Kanlı Nigar'a Gül Seçkin yakışmıştı. Özellikle başarılı sahne duruşu ve oynayışı, repliklerdeki anlaşılırlığıyla dikkati çekti. İkincil rollerin karakter sopranosu Sema Özer, Nigar'ın kalfası olarak, dönemin ev hâliyle sokak hâli arasındaki çelişkiyi iyi vurgulayan bir tiplemeyi başarıyla yarattı.
Nigar'ın kızlarında Güzin Yıldız ve Şule Bengier kendilerine biçilen karakter özelliklerini yansıtırken, Lara Türkoğlu verilen koreografiyi uygulayıp, ilk kez bir eserde rol almanın heyecanını yaşadı. Meraklı komşu teyze rolünde, solist soprano Hülya Kazan, hiç şarkı söylemeden, dedikoducu-karıştırıcı mahalle karısı olarak kendini gösterdi.
Erkeklere gelince, bariton Mithat Karakelle, mahallenin önde geleni Haydar rolüne yakışmıştı. Okan Başel de anlatıcı olarak eserdeki bağlantıları sağlarken, oyunun içinde de kendine özgü efkârlı ve dürüst bir berber olarak yadırganmadı. Berber çırağı Naci'de Emre Pekşen, belki de eski Kaynanalar dizisinde “dayiiii” tonlamasındaki yeğeni andıran tiplemesiyle başarılı oldu.
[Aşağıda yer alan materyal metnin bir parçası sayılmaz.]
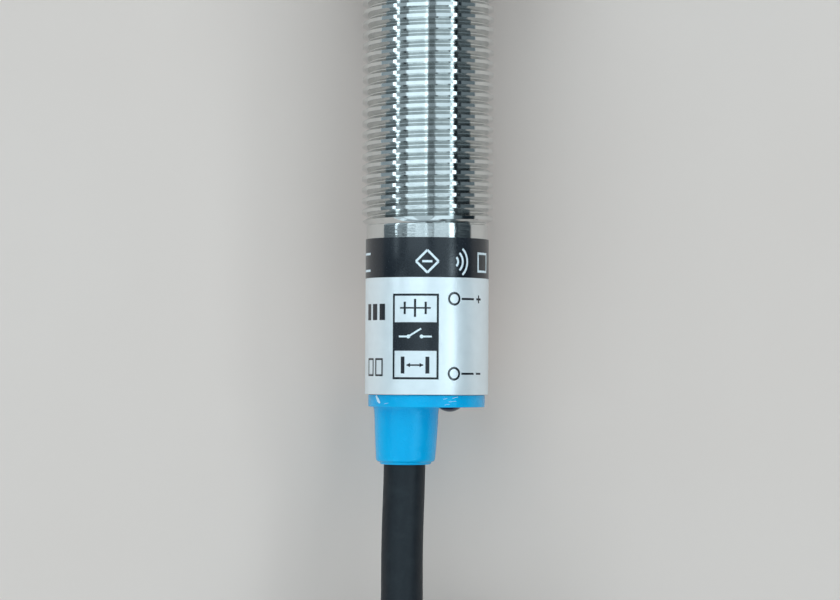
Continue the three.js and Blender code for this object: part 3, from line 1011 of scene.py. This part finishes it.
def boss():
    """Tapered cable boss: a short collar, a rounded shoulder, the taper and a flared root."""
    profile = [(BOSS_BORE_R, 0.12), (2.08, 0.02), (2.22, 0.0)]
    profile += [(2.3, 0.06), (2.34, 0.18), (2.42, 0.24)]
    for degrees in range(0, 91, 15):
        angle = math.radians(degrees)
        profile.append((2.42 + 0.26 * math.sin(angle), 0.24 + 0.28 * (1 - math.cos(angle))))
    profile += [(2.76, 1.6), (2.84, 3.0), (2.91, 4.4), (2.95, 4.9), (3.0, 5.1), (3.1, 5.22)]
    profile += [(3.1, 5.7), (BOSS_BORE_R, 5.6)]
    lean_rear = 0.25
    rings = []
    for radius, station in profile:
        share = (station - lean_rear) / (FLANGE_REAR - lean_rear)
        x = BOSS_REAR_X + (BOSS_FRONT_X - BOSS_REAR_X) * share
        rings.append(ring(radius, station, x, 64))
    return ring_surface(rings, closed=True)


def rear_cap(blue):
    """The flange and its spigot, with the boss joined on and holes for the cable and the LED."""
    flange = rounded([
        (ON_AXIS, FLANGE_REAR + 0.02),
        (4.9, FLANGE_REAR + 0.02),
        (5.06, FLANGE_REAR),
        (FLANGE_R, FLANGE_REAR),
        (FLANGE_R, FLANGE_FRONT),
        (REAR_SPIGOT_R, FLANGE_FRONT),
        (REAR_SPIGOT_R, REAR_SPIGOT_FRONT),
        (4.2, REAR_SPIGOT_FRONT),
        (4.2, 6.52),
        (ON_AXIS, 6.52),
    ], 0.06)
    bore = [(ON_AXIS, -1.0), (BOSS_BORE_R, -1.0), (BOSS_BORE_R, 9.0), (ON_AXIS, 9.0)]
    window = [(ON_AXIS, 4.0), (1.1, 4.0), (1.12, 5.22), (1.36, 5.5), (1.6, 5.62), (1.6, 7.0)]
    window.append((ON_AXIS, 7.0))
    smooth = 35
    piece = make_object("rear_cap_moulding", *lathe(flange), blue, smooth)
    solved(piece, linked_object("boss", *boss(), blue), "UNION")
    solved(piece, linked_object("bore", *lathe(bore, CABLE_X, 48), blue), "DIFFERENCE")
    solved(piece, linked_object("window", *lathe(window, LED_X, 48), blue), "DIFFERENCE")
    shade(piece, smooth)
    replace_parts(piece, "rear_cap")


def indicator(lens):
    """The LED's domed body, its apex just proud of the flange."""
    profile = [(ON_AXIS, LED_APEX)]
    for degrees in range(6, 91, 6):
        angle = math.radians(degrees)
        profile.append((LED_R * math.sin(angle), LED_APEX + LED_R * (1 - math.cos(angle))))
    profile += [(LED_R, 8.3), (1.85, 8.32), (1.85, 9.2), (ON_AXIS, 9.2)]
    piece = make_object("indicator_dome", *lathe(profile, LED_X, 48), lens, smooth=35)
    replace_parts(piece, "indicator_led")


def sensing_cap(blue):
    """The cup over the coil: a round nose with a rounded rim and a shallow groove in its face."""
    groove = SENSING_FACE - 0.06
    inside = SENSING_FACE - 0.8
    seat = THREAD_FRONT + 0.02
    spigot_end = THREAD_FRONT - 4.0
    outline = rounded([
        (ON_AXIS, SENSING_FACE),
        (3.6, SENSING_FACE),
        (3.7, groove),
        (4.2, groove),
        (4.3, SENSING_FACE),
        (SENSING_R, SENSING_FACE),
        (SENSING_R, seat),
        (SENSING_SPIGOT_R, seat),
        (SENSING_SPIGOT_R, spigot_end),
        (4.4, spigot_end),
        (4.55, inside),
        (ON_AXIS, inside),
    ], 0.25)
    piece = make_object("sensing_nose", *lathe(outline), blue, smooth=35)
    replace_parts(piece, "sensing_cap")


def flange_wear(pale):
    """A whitened nick on the flange's edge and a few fine scratches."""
    height = FLANGE_R - LABEL_R + 0.004
    nick = [(-5.8, 6.12), (-5.6, 6.27), (-5.22, 5.92), (-4.98, 5.6), (-5.12, 5.5), (-5.45, 5.66)]
    printed("flange_nick", [nick], pale, height)
    scratches = [
        stroke(1.55, 5.94, 1.95, 6.0, 0.02),
        stroke(2.1, 5.7, 2.9, 5.76, 0.02),
        stroke(2.5, 6.02, 3.1, 6.14, 0.03),
        stroke(1.7, 5.42, 2.2, 5.5, 0.02),
        stroke(-4.4, 5.5, -3.9, 5.56, 0.02),
    ]
    printed("flange_scratches", scratches, pale, height)


# ------------------------------------------------------------------ floor and light


def floor():
    mesh = bpy.data.meshes.new("floor")
    mesh.from_pydata([(-3, -3, 0), (3, -3, 0), (3, 3, 0), (-3, 3, 0)], [], [(0, 1, 2, 3)])
    material = plain("floor", (0.76, 0.605, 0.535), (0.74, 0.585, 0.515), 0.7,
                     scale=0.02, relief=0.0)
    mesh.materials.append(material)
    ground = bpy.data.objects.new("floor", mesh)
    bpy.context.scene.collection.objects.link(ground)


LIGHT_COLOR = (0.80, 1.0, 1.1)
LIGHT_HEIGHT = 0.6


def panel(name, middle, sides, strength, tip=0.0, turn=0.0):
    """A rectangular softbox of a given radiance that faces down, or turns about the x or y axis."""
    data = bpy.data.lights.new(name, "AREA")
    data.shape = "RECTANGLE"
    data.size, data.size_y = sides
    data.color = LIGHT_COLOR
    data.energy = strength * math.pi * sides[0] * sides[1]
    lamp = bpy.data.objects.new(name, data)
    lamp.location = middle
    lamp.rotation_euler = (math.radians(tip), math.radians(turn), 0)
    bpy.context.scene.collection.objects.link(lamp)


def overhead(name, across, along, strength):
    """An overhead panel that the sensor sees between two angles off the vertical each way."""
    x0, x1 = (LIGHT_HEIGHT * math.tan(math.radians(a)) for a in across)
    y0, y1 = (LIGHT_HEIGHT * math.tan(math.radians(a)) for a in along)
    panel(name, ((x0 + x1) / 2, (y0 + y1) / 2, LIGHT_HEIGHT), (x1 - x0, y1 - y0), strength)


def wall(name, x, along, heights, strength):
    """An upright panel to one side of the sensor, facing it."""
    y0, y1 = along
    z0, z1 = heights
    panel(name, (x, (y0 + y1) / 2, (z0 + z1) / 2), (z1 - z0, y1 - y0), strength,
          turn=math.copysign(90, x))


def lights():
    """Rows of panels, from the one over the sensor to the far ones that its thread mirrors."""
    zenith = (-14, 2.4)
    overhead("ceiling_edge", (-58, -48), (-14, 4.2), 0.3)
    overhead("ceiling_left", (-48, -22), zenith, 0.62)
    overhead("ceiling_middle", (-22, 2), zenith, 1.0)
    overhead("ceiling_inner", (2, 10), zenith, 0.72)
    overhead("ceiling_right", (11, 36), zenith, 0.85)
    overhead("ceiling_far_right", (36, 42), zenith, 0.6)
    overhead("lamp_right_low", (42, 52), (-14, 2.2), 6.5)
    overhead("lamp_left_low", (-53, -43), (-15, -1), 6.0)
    overhead("lamp_boss", (23, 35), (-17, -9), 4.5)
    overhead("strip", (56, 58), zenith, 0.3)
    ahead = (2.6, 48)
    overhead("lamp_left", (-63, -57), (5.4, 48), 3.2)
    overhead("ahead_edge", (-56, -38), (4.3, 48), 0.5)
    overhead("ahead_left", (-38, -5), ahead, 1.5)
    overhead("lamp_middle", (-5, -0.5), ahead, 2.4)
    overhead("ahead_gap", (-0.5, 13), ahead, 0.32)
    overhead("ahead_right", (13, 42), ahead, 1.15)
    overhead("lamp_right", (43, 50), (3.6, 48), 3.4)
    distance = (50, 76)
    overhead("distant_left", (-51, -11), distance, 1.7)
    overhead("distant_lamp_middle", (-11, -3), distance, 2.8)
    overhead("distant_gap", (-3, 19), distance, 0.35)
    overhead("distant_right", (22, 48), distance, 1.2)
    overhead("distant_lamp_right", (54, 60), (58, 75), 4.0)
    wall("distant_lamp_left", -0.59, (0.5, 0.95), (0.14, 0.25), 3.0)
    behind = (-77, -16)
    overhead("behind_left", (-62, -33), behind, 1.3)
    overhead("behind_middle", (-33, 12), behind, 0.75)
    overhead("behind_right", (14, 46), behind, 1.25)
    overhead("behind_far_right", (46, 62), behind, 0.12)
    wall("wall_left", -0.6, (-0.17, 0.0235), (0.0, 0.3), 0.13)
    wall("wall_left_ahead", -0.6, (0.0255, 1.0), (0.0, 0.36), 0.38)
    wall("wall_left_behind", -0.6, (-1.4, -0.17), (0.0, 0.3), 0.75)
    wall("wall_right_ahead", 0.6, (0.0255, 1.0), (0.0, 0.36), 0.2)
    wall("wall_right_behind", 0.6, (-1.4, -0.17), (0.0, 0.3), 0.2)
    panel("wall_near", (0, -0.9, 0.1), (1.0, 0.2), 0.5, tip=90)
    world = bpy.data.worlds.new("room")
    bpy.context.scene.world = world
    world.use_nodes = True
    backdrop = world.node_tree.nodes["Background"]
    backdrop.inputs["Color"].default_value = (0.35, 0.6, 0.8, 1)
    backdrop.inputs["Strength"].default_value = 0.035


# ------------------------------------------------------------------ assembly


def inside_looks():
    """Materials for the pieces in the housing, which keep their own shapes."""
    repaint(["ferrite_core"],
            plain("ferrite", (0.05, 0.05, 0.055), (0.09, 0.09, 0.095), 0.6, scale=4))
    repaint(["coil_bobbin"],
            plain("bobbin", (0.80, 0.76, 0.66), (0.86, 0.83, 0.75), 0.5, scale=2))
    repaint(["coil_winding"],
            plain("winding", (0.55, 0.22, 0.09), (0.72, 0.34, 0.15), 0.3, 1.0,
                  scale=1.0, relief=0.05, stretch=(1, 8, 1)))
    repaint(["coil_lead_start", "coil_lead_end"],
            plain("enamelled_wire", (0.6, 0.25, 0.1), (0.7, 0.32, 0.14), 0.3, 1.0))
    repaint(["circuit_board"],
            plain("laminate", (0.02, 0.16, 0.07), (0.03, 0.21, 0.09), 0.35, scale=1.2))
    repaint(["oscillator_ic", "output_transistor", "protection_diode", "sensitivity_resistor",
             "feedback_resistor", "bias_resistor", "led_resistor"],
            plain("moulded_epoxy", (0.02, 0.02, 0.022), (0.035, 0.035, 0.037), 0.5, scale=8))
    repaint(["zener_diode"],
            plain("tinted_glass", (0.55, 0.22, 0.06), (0.62, 0.28, 0.10), 0.15, scale=2))
    repaint(["smoothing_capacitor"],
            plain("yellow_epoxy", (0.75, 0.50, 0.08), (0.80, 0.56, 0.13), 0.4))
    repaint(["tuning_capacitor"],
            plain("ceramic", (0.52, 0.40, 0.27), (0.60, 0.47, 0.33), 0.5))
    repaint(["led_lead_anode", "led_lead_cathode"],
            plain("tinned_steel", (0.70, 0.70, 0.68), (0.78, 0.78, 0.75), 0.3, 1.0))
    repaint(["potting_plug"],
            plain("resin", (0.02, 0.02, 0.02), (0.04, 0.038, 0.035), 0.25, scale=1.5))


def repaint(nodes, material):
    """A new material for nodes that keep the frame's own meshes."""
    for node in nodes:
        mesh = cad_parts[node].data
        mesh.materials.clear()
        mesh.materials.append(material)


camera()
pvc = jacket_pvc()
brown_pvc = moulded("brown_pvc", (0.10, 0.035, 0.012), (0.14, 0.05, 0.02), 0.42)
blue_pvc = moulded("blue_pvc", (0.01, 0.08, 0.36), (0.015, 0.11, 0.45), 0.42)
tinned = plain("tinned_copper", (0.66, 0.65, 0.62), (0.76, 0.75, 0.72), 0.28, 1.0, 5)
tie_coat = moulded("tie_coat", (0.016, 0.016, 0.018), (0.03, 0.03, 0.032), 0.38)

cord, cord_line, cord_length = cable(pvc)
brown_lead, brown_end = lead("brown_wire", BROWN_LEAD, brown_pvc, tinned,
                             "brown_lead", "brown_tinned_end")
blue_lead, blue_end = lead("blue_wire", BLUE_LEAD, blue_pvc, tinned,
                           "blue_lead", "blue_tinned_end")
cable_tie = tie(tie_coat)

thread_plate = nickel("nickel_thread", 0.08, (1, 3, 1))
nut_plate = nickel("nickel_nut", 0.16, (1, 4, 1))
washer_plate = plain("zinc_plate", (0.58, 0.58, 0.56), (0.68, 0.68, 0.66), 0.3, 1.0, 4, 0.006)
blue_moulding = moulded("blue_moulding", (0.0, 0.39, 0.75), (0.0, 0.44, 0.80), 0.17,
                        grain=0.05, sheen=(0.3, 0.85, 1.0), specular=0.65)
scuffed_blue = moulded("scuffed_blue", (0.60, 0.80, 0.92), (0.85, 0.92, 0.95), 0.6)
barrel(thread_plate)
nut("front_hex_nut", "front_nut", FRONT_NUT_REAR, nut_plate)
nut("rear_hex_nut", "rear_nut", REAR_NUT_REAR, nut_plate)
washer("front_lock_washer", "front_washer", FRONT_WASHER_REAR, washer_plate)
washer("rear_lock_washer", "rear_washer", REAR_WASHER_REAR, washer_plate)
rear_cap(blue_moulding)
sensing_cap(blue_moulding)
indicator(plain("led_lens", (0.008, 0.016, 0.045), (0.012, 0.022, 0.06), 0.12,
                scale=2, relief=0.001))

black_ink = ink("black_ink", (0.006, 0.009, 0.014), 0.24)
white_ink = ink("white_ink", (0.72, 0.76, 0.78), 0.4)
label(label_foil(), black_ink)
label_print(black_ink, white_ink)
band_marks(white_ink)
edge_marks(black_ink)
flange_wear(scuffed_blue)
wire_mark(2.5, 14.85, black_ink, "wire_mark_supply", True)
wire_mark(2.5, 8.2, black_ink, "wire_mark_load", False)

repaint(["brown_core"], brown_pvc)
repaint(["blue_core"], blue_pvc)
inside_looks()
floor()
lights()
bpy.context.scene.view_settings.view_transform = "Standard"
Rumelili, Laz ve Acem tiplerinde Erdal Şen, Fatih Kayhan ve Levent Akev, renkli yorumlarıyla “komedi”ye gerekli katkıyı yaptılar. Hüsrev'e de boyu-posuyla Barış Çark yakışmıştı. Deneyimli Muzaffer Emek'in sabırlı Mustafendi'yi jest ve aynı cümleyi tekrarladığı az sayıdaki repliğine rağmen sempatik kıldığını da eklemeliyim. Haldun Özerten'in sahne değişimlerini doğaçlamadan kanun taksimleri eşliğinde yaptırması oyuna bir renk getirmiş.
Bu tür çalışmaların seyirciyi müzikallere, operetlere, sonra da operaya hazırlama yolunda birer adım olduğu düşünülür. OSTİM ve çevresinde de artık büyük bir nüfus barınıyor. Dilden dile oyunun ne denli eğlenceli olduğu yayıldıkça, seyircisi de mutlaka olacaktır.
Özetlemek gerekirse, tam eski Ramazan programlarına yakışır bir oyun!
***
Ve küçük bir şok: Artık DOBGM de “kadın”a “bayan” demeye başlamış! Kanlı Nigâr'ın program kitapçığında “Koro” ikiye ayrılırken bakın ne deniyor: “Bayan Koro”... ( Sayfa 69)
İyi ki “Erkek Koro”ya da “Bay Koro” denilmemiş!